##### GIVEN DATA

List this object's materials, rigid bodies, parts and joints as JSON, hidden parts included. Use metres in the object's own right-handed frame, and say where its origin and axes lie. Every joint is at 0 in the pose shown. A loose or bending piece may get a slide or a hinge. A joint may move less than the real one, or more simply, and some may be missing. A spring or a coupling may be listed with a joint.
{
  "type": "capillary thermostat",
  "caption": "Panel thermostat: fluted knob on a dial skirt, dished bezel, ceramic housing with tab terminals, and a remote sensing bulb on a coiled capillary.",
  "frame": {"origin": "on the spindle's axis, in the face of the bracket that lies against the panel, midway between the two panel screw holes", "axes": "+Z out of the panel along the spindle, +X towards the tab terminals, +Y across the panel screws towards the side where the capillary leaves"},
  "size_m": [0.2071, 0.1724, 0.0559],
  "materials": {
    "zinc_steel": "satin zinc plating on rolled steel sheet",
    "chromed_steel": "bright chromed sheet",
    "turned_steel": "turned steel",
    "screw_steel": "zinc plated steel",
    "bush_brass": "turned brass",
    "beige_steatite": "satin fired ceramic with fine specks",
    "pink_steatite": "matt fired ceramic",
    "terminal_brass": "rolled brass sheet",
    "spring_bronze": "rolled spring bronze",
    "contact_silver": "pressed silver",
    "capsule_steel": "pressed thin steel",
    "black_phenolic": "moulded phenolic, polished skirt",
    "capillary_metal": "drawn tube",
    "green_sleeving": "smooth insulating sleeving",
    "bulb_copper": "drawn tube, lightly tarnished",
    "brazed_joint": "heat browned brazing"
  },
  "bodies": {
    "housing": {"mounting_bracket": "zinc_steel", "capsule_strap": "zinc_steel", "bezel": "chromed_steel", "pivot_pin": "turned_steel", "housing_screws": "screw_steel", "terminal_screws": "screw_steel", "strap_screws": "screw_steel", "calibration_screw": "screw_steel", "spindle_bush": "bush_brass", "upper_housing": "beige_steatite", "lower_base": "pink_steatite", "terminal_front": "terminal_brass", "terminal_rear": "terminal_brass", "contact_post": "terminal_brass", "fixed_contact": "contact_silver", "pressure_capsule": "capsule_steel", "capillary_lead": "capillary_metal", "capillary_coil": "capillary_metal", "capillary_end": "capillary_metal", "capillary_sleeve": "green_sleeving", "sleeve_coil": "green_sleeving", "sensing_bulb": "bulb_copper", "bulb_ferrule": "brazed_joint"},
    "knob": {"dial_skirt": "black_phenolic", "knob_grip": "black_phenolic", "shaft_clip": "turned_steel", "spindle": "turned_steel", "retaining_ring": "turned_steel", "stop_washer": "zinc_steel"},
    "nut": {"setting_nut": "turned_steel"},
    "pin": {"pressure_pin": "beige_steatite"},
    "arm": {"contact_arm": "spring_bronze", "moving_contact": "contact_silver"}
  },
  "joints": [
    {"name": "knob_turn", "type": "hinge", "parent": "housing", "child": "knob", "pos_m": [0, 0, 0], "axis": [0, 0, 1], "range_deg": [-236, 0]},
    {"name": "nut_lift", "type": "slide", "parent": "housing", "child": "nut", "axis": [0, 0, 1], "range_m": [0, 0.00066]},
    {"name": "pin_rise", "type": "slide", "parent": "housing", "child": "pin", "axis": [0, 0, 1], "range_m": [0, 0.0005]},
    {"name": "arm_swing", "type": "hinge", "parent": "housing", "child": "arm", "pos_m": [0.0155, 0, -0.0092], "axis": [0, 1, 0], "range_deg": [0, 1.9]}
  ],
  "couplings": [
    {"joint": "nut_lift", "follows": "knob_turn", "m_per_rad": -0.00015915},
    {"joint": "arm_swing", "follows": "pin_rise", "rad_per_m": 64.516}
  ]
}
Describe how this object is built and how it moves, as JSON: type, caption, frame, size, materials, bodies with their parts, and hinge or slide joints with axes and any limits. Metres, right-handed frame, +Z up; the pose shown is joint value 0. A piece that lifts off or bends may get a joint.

##########
##### GIVEN DATA

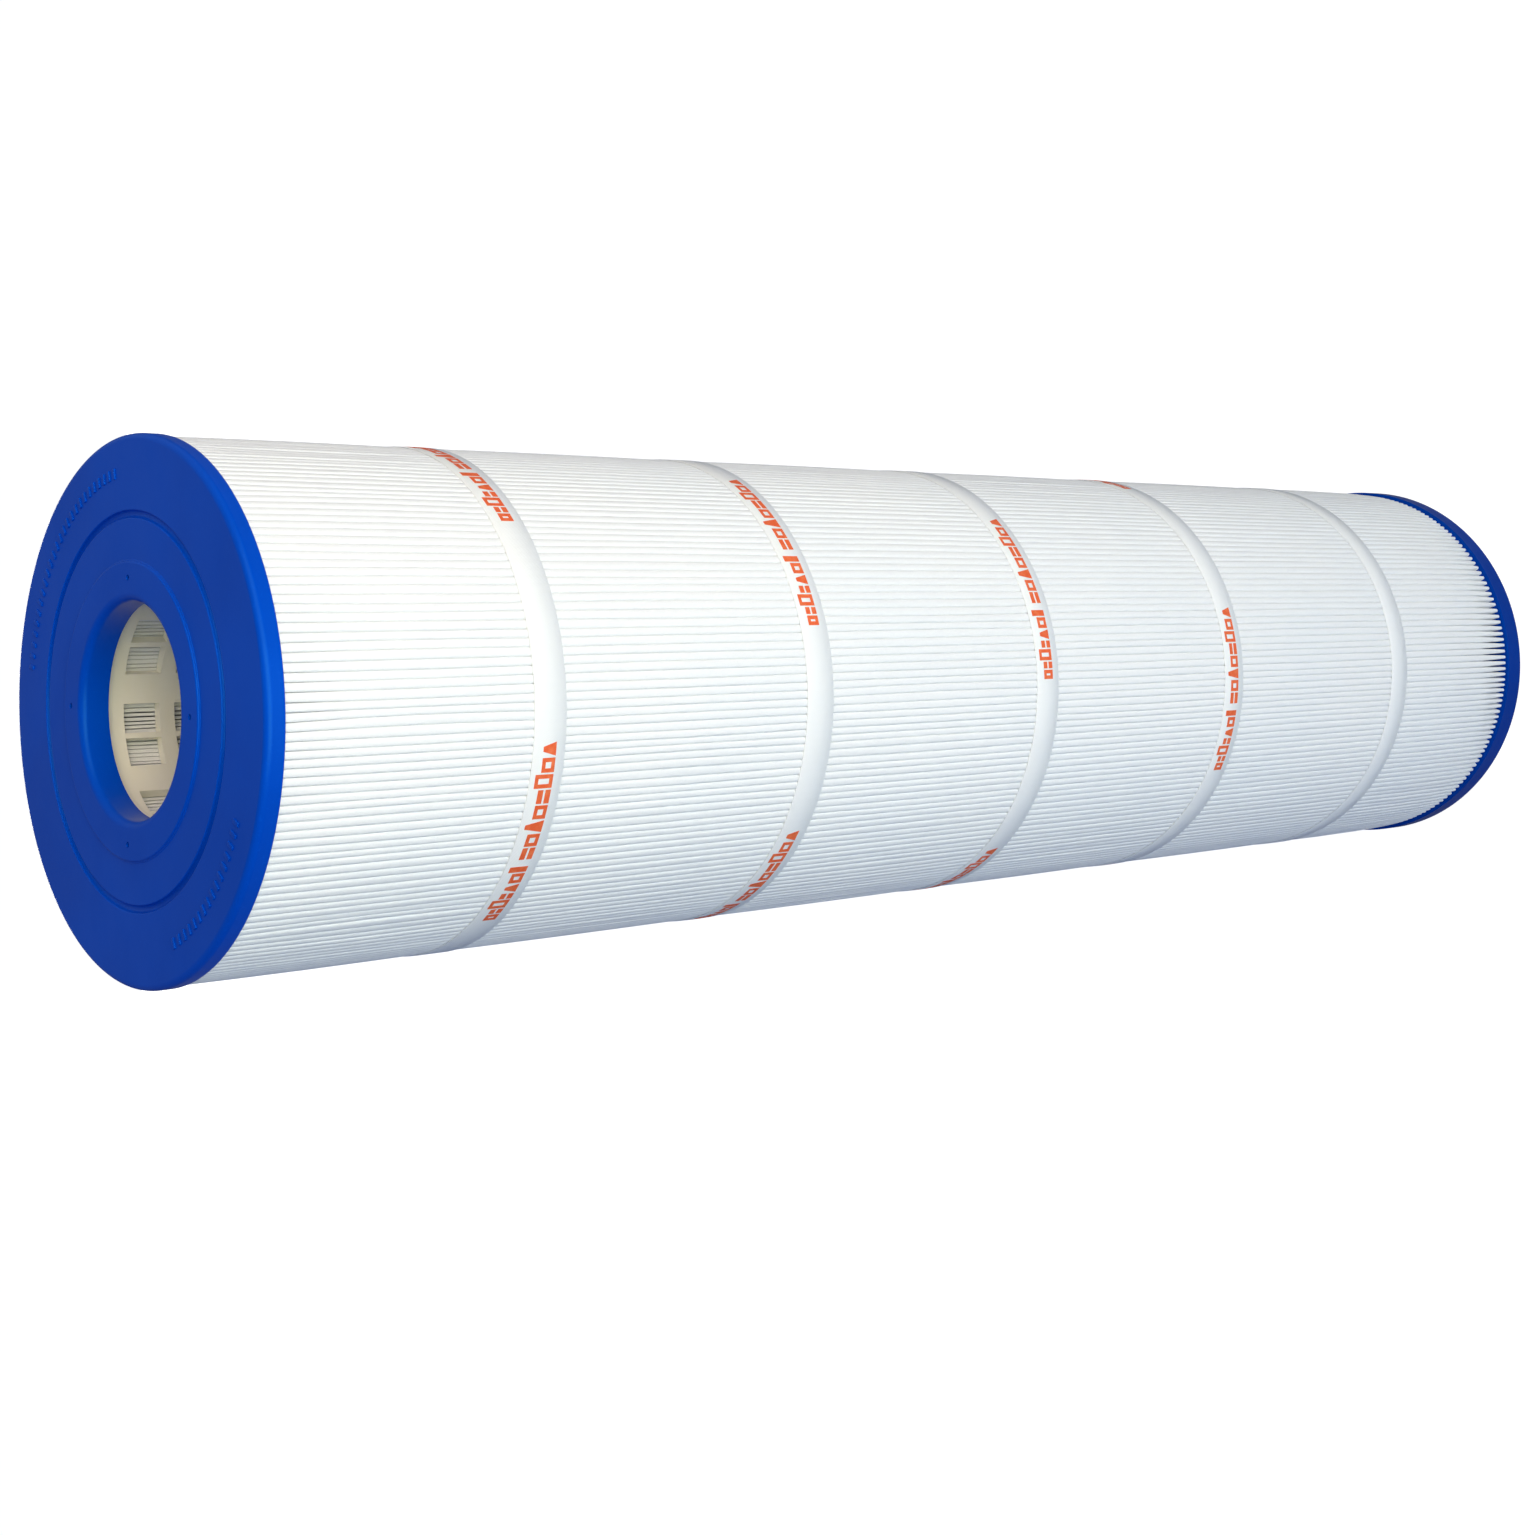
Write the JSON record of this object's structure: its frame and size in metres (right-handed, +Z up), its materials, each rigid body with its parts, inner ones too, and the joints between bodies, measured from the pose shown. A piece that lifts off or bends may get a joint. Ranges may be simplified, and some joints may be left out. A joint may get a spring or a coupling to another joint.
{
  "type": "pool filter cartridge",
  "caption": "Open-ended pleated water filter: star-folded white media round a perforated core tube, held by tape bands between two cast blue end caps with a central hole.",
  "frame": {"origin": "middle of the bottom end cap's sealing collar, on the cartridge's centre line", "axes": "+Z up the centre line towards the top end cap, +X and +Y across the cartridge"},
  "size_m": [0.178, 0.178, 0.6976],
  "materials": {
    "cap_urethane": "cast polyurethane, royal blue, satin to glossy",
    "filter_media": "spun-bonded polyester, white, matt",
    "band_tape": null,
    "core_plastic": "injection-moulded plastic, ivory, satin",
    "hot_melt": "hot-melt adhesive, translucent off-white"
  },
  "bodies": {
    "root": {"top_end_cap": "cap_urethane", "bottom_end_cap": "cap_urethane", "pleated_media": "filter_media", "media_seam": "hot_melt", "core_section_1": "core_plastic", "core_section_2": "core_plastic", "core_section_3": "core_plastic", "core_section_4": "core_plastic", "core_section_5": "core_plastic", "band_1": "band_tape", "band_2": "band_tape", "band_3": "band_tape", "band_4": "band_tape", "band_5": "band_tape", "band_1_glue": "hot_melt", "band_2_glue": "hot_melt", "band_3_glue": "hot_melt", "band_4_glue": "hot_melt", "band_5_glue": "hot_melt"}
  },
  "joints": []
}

##########

_TASK TO COMPLETE_
Return every line in the listing that contains the word "handed".

_SOLUTION TO THIS EXERCISE_
List this object's materials, rigid bodies, parts and joints as JSON, hidden parts included. Use metres in the object's own right-handed frame, and say where its origin and axes lie. Every joint is at 0 in the pose shown. A loose or bending piece may get a slide or a hinge. A joint may move less than the real one, or more simply, and some may be missing. A spring or a coupling may be listed with a joint.
Describe how this object is built and how it moves, as JSON: type, caption, frame, size, materials, bodies with their parts, and hinge or slide joints with axes and any limits. Metres, right-handed frame, +Z up; the pose shown is joint value 0. A piece that lifts off or bends may get a joint.
Write the JSON record of this object's structure: its frame and size in metres (right-handed, +Z up), its materials, each rigid body with its parts, inner ones too, and the joints between bodies, measured from the pose shown. A piece that lifts off or bends may get a joint. Ranges may be simplified, and some joints may be left out. A joint may get a spring or a coupling to another joint.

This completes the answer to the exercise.